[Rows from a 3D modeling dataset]
________
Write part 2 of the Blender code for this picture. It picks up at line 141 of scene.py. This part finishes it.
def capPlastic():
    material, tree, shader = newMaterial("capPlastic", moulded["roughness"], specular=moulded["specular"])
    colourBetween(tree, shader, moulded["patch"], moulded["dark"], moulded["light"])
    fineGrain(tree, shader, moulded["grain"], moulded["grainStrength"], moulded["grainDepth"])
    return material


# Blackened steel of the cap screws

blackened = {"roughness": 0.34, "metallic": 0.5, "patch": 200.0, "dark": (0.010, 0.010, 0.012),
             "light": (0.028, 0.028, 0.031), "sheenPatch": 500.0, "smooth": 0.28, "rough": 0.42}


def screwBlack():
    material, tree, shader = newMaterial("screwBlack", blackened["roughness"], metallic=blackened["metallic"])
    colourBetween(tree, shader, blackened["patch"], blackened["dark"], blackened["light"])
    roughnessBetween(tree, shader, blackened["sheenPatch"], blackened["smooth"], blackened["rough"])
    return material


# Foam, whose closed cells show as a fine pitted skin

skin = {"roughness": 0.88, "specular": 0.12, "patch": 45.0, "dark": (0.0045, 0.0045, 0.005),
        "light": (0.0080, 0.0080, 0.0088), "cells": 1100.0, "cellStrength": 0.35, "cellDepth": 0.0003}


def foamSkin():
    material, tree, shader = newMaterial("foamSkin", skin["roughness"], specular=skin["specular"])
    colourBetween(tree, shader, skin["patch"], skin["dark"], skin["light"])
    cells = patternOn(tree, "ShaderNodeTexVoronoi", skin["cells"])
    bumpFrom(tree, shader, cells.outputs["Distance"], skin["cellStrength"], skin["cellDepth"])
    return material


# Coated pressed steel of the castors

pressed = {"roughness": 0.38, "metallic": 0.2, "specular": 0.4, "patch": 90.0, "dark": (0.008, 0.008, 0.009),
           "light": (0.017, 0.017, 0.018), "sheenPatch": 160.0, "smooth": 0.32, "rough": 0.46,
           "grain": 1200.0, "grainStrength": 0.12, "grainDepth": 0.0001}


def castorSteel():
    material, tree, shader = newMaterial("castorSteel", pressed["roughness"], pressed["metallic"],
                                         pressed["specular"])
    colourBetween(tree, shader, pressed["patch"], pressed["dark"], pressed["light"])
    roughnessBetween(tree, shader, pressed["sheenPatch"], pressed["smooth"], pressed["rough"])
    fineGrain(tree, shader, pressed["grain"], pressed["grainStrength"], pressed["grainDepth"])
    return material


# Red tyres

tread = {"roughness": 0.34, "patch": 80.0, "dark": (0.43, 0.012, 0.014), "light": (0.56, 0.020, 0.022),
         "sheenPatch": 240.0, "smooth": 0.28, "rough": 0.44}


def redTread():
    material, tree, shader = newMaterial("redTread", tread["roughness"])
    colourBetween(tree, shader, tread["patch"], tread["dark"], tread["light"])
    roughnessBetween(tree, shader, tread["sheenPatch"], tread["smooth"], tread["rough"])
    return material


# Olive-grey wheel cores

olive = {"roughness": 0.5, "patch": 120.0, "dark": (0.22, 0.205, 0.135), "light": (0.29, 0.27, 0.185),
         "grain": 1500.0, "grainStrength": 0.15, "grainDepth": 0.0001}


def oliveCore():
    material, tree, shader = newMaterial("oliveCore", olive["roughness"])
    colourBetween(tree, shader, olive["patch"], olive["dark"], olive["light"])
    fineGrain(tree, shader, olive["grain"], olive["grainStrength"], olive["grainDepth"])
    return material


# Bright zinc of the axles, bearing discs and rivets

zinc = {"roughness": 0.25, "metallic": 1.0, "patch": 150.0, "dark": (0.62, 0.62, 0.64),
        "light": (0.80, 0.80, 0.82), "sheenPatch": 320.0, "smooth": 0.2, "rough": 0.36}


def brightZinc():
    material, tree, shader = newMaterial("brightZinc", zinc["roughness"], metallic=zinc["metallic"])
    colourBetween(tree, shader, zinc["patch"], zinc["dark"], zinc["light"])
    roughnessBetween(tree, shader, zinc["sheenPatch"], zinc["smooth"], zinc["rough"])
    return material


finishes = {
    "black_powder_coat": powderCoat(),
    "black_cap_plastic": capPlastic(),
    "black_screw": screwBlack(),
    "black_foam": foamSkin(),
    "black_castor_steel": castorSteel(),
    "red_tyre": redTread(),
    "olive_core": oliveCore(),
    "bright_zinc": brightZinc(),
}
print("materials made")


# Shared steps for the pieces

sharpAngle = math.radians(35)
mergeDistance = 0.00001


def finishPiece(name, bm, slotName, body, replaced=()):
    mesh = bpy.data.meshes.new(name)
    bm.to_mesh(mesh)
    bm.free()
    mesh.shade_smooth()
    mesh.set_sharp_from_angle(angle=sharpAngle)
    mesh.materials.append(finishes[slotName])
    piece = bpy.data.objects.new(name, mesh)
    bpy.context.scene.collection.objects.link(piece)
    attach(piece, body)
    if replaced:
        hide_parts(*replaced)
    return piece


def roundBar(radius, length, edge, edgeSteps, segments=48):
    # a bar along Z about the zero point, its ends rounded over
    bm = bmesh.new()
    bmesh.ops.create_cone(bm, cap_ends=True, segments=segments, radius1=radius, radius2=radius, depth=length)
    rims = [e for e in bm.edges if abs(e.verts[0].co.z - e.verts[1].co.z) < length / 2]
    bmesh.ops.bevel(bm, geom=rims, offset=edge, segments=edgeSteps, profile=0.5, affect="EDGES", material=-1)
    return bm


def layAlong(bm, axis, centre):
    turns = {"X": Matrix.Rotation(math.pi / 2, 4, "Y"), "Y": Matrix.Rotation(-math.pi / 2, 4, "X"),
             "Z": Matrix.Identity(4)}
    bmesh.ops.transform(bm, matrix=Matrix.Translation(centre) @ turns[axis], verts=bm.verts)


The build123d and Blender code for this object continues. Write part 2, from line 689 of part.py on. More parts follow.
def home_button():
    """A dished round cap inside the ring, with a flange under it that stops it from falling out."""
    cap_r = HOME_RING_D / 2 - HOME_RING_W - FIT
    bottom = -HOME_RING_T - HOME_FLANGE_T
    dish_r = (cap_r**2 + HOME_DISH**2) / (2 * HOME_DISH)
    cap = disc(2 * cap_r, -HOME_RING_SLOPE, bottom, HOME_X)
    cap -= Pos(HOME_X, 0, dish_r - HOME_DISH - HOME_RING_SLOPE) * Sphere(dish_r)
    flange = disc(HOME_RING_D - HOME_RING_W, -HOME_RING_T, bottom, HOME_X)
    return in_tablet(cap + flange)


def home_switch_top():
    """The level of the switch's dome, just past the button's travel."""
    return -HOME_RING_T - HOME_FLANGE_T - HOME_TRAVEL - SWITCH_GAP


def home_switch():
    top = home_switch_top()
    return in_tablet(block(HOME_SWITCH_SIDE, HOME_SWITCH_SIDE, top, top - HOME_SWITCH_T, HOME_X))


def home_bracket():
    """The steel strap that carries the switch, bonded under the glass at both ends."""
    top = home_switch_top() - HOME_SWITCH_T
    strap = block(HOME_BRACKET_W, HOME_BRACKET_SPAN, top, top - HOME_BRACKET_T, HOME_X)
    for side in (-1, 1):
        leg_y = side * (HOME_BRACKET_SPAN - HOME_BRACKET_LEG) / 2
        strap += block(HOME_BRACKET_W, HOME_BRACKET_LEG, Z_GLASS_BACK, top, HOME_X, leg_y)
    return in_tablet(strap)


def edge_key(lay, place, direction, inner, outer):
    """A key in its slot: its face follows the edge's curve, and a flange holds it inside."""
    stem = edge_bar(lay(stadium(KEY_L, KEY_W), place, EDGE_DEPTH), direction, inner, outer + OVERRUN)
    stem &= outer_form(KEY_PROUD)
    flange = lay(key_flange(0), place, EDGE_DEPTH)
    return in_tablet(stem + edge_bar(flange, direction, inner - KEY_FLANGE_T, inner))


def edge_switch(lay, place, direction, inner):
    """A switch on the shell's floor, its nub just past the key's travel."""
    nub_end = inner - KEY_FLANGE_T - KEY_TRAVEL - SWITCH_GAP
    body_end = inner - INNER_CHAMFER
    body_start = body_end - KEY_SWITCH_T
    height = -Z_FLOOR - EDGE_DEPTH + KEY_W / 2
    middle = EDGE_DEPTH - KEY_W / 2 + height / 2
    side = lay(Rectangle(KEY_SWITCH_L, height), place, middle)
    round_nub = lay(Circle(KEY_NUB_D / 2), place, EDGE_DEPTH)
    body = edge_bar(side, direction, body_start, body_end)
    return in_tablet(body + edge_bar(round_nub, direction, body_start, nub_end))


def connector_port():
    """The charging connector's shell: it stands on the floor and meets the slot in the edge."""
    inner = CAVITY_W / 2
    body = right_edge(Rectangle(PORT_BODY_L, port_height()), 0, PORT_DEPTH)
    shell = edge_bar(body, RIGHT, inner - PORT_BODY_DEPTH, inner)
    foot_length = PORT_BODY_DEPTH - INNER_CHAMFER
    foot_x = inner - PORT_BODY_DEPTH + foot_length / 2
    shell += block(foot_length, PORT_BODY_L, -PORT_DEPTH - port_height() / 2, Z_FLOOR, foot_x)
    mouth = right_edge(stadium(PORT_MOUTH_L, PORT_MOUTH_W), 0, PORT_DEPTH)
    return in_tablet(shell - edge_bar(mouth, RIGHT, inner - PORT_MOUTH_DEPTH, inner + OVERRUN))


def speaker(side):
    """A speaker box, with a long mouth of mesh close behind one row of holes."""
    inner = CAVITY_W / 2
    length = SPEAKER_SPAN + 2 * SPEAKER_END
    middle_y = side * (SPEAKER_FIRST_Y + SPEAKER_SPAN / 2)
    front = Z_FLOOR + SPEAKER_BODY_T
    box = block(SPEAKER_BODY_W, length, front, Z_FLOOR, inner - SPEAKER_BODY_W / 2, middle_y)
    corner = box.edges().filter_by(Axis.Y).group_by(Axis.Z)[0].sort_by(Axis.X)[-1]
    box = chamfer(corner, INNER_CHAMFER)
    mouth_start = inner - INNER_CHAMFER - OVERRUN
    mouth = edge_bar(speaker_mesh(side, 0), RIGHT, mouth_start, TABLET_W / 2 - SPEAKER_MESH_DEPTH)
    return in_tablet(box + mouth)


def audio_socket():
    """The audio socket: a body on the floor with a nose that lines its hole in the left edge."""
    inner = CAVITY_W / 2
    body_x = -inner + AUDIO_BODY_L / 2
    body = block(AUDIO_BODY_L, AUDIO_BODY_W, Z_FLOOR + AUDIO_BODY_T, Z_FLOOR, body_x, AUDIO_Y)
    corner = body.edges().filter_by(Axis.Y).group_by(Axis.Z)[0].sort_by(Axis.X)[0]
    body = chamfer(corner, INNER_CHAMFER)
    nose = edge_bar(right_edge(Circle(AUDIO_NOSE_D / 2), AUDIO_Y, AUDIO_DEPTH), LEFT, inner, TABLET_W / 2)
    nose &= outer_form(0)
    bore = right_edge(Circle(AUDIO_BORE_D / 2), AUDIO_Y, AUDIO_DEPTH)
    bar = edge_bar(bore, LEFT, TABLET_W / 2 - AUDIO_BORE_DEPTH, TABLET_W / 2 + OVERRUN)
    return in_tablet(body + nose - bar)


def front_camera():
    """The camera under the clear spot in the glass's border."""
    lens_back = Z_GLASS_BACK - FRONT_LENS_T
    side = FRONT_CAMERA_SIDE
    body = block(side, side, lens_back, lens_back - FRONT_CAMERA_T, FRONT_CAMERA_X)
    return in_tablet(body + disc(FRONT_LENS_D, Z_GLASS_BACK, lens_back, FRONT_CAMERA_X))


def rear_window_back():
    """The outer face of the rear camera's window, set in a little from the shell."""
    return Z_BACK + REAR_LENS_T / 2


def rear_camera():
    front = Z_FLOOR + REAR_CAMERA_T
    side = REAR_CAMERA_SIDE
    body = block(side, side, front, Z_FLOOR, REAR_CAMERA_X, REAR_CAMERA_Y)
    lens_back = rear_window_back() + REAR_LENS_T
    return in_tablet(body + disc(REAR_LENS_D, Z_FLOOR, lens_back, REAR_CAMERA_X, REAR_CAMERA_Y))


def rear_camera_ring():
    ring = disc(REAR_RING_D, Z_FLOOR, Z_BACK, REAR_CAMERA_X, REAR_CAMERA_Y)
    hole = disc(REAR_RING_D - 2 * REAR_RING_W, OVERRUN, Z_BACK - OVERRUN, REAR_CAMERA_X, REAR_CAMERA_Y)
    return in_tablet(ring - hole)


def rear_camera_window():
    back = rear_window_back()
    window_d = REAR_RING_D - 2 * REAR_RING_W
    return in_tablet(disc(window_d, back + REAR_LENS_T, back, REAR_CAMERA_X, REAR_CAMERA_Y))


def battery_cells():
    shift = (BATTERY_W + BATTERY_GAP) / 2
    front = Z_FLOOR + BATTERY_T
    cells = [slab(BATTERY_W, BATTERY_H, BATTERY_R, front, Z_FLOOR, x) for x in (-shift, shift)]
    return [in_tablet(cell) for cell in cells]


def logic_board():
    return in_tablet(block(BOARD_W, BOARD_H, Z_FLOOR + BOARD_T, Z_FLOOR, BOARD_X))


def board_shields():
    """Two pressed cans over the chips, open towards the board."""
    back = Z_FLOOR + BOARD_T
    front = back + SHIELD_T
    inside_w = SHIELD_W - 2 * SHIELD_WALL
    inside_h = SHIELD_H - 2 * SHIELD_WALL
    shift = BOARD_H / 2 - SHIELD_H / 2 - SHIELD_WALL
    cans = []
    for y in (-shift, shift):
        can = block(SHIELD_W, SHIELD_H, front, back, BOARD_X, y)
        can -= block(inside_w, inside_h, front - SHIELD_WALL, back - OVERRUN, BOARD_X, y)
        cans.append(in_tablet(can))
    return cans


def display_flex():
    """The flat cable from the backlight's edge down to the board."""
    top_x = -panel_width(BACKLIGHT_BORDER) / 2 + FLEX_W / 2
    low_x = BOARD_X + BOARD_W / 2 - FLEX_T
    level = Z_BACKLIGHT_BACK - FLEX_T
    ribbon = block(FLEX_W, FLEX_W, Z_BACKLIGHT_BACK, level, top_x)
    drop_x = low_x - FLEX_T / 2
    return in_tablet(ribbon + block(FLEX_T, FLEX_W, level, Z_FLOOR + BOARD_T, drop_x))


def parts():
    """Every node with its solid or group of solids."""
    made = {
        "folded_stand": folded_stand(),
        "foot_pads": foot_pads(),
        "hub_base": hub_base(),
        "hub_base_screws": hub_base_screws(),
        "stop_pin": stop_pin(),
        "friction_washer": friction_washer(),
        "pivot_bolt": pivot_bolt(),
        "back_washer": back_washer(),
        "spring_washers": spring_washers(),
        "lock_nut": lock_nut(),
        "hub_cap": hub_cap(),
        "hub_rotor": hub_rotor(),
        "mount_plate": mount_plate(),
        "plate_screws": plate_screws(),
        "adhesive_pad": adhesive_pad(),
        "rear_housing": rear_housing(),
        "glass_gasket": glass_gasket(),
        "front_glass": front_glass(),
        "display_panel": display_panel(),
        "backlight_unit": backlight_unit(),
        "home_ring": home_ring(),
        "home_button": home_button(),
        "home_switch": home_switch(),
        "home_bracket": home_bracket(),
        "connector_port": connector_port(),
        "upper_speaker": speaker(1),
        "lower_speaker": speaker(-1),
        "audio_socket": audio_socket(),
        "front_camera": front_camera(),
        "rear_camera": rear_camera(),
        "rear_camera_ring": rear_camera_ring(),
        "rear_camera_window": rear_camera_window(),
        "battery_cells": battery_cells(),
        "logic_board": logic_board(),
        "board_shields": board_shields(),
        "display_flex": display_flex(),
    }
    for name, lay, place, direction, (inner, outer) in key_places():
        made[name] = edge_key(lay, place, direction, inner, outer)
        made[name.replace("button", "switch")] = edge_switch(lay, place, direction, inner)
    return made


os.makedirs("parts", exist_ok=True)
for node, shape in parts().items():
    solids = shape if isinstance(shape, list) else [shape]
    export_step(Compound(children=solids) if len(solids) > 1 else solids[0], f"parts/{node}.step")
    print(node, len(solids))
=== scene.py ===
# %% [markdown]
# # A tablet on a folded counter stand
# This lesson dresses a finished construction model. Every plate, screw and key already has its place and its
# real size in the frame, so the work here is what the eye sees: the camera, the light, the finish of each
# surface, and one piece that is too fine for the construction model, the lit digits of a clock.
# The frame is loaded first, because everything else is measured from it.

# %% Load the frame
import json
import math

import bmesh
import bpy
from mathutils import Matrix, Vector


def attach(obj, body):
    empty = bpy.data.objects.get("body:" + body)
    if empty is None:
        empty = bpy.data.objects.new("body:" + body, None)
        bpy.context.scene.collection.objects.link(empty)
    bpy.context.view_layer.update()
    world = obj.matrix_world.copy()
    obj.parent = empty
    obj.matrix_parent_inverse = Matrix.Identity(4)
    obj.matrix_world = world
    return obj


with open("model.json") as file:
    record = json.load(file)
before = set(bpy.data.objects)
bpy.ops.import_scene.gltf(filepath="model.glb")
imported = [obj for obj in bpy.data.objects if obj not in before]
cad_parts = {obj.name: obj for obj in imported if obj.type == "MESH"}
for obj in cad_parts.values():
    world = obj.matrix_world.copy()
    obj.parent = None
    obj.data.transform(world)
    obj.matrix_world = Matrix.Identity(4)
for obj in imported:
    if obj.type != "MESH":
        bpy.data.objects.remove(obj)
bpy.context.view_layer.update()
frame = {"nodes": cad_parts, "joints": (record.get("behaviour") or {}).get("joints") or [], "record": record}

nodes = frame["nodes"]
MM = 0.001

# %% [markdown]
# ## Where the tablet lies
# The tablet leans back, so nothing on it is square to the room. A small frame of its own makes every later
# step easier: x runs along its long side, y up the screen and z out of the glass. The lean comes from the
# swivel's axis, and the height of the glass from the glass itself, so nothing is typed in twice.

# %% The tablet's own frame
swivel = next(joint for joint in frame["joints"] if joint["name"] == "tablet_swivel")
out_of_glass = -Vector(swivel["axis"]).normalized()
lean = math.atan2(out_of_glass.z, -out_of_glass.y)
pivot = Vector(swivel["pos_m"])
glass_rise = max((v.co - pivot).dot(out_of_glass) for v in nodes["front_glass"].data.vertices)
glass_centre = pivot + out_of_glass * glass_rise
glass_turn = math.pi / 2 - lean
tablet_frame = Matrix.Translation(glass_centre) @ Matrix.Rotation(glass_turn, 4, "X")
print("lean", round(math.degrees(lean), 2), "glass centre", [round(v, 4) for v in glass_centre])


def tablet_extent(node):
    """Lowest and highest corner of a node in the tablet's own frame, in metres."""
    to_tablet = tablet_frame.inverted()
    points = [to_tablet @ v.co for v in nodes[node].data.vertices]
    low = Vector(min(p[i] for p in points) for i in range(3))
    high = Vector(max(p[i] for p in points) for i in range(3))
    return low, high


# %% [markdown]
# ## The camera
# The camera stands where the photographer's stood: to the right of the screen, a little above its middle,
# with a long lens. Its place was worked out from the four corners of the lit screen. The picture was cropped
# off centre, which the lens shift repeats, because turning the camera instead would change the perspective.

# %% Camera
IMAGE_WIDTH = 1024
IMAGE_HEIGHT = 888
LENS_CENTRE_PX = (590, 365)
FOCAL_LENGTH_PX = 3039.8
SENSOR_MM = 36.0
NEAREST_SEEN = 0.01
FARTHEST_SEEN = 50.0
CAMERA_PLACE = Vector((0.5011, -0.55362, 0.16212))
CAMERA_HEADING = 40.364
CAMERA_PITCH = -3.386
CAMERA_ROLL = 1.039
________
Starting at the line that contains "bpy.context.scene.collection.objects.link(empty)" and stopping at the line that contains "v in glass_centre])", transcribe the lines exactly; both boundary lines are to be included.

== SOLUTION ==
        bpy.context.scene.collection.objects.link(empty)
    bpy.context.view_layer.update()
    world = obj.matrix_world.copy()
    obj.parent = empty
    obj.matrix_parent_inverse = Matrix.Identity(4)
    obj.matrix_world = world
    return obj


with open("model.json") as file:
    record = json.load(file)
before = set(bpy.data.objects)
bpy.ops.import_scene.gltf(filepath="model.glb")
imported = [obj for obj in bpy.data.objects if obj not in before]
cad_parts = {obj.name: obj for obj in imported if obj.type == "MESH"}
for obj in cad_parts.values():
    world = obj.matrix_world.copy()
    obj.parent = None
    obj.data.transform(world)
    obj.matrix_world = Matrix.Identity(4)
for obj in imported:
    if obj.type != "MESH":
        bpy.data.objects.remove(obj)
bpy.context.view_layer.update()
frame = {"nodes": cad_parts, "joints": (record.get("behaviour") or {}).get("joints") or [], "record": record}

nodes = frame["nodes"]
MM = 0.001

# %% [markdown]
# ## Where the tablet lies
# The tablet leans back, so nothing on it is square to the room. A small frame of its own makes every later
# step easier: x runs along its long side, y up the screen and z out of the glass. The lean comes from the
# swivel's axis, and the height of the glass from the glass itself, so nothing is typed in twice.

# %% The tablet's own frame
swivel = next(joint for joint in frame["joints"] if joint["name"] == "tablet_swivel")
out_of_glass = -Vector(swivel["axis"]).normalized()
lean = math.atan2(out_of_glass.z, -out_of_glass.y)
pivot = Vector(swivel["pos_m"])
glass_rise = max((v.co - pivot).dot(out_of_glass) for v in nodes["front_glass"].data.vertices)
glass_centre = pivot + out_of_glass * glass_rise
glass_turn = math.pi / 2 - lean
tablet_frame = Matrix.Translation(glass_centre) @ Matrix.Rotation(glass_turn, 4, "X")
print("lean", round(math.degrees(lean), 2), "glass centre", [round(v, 4) for v in glass_centre])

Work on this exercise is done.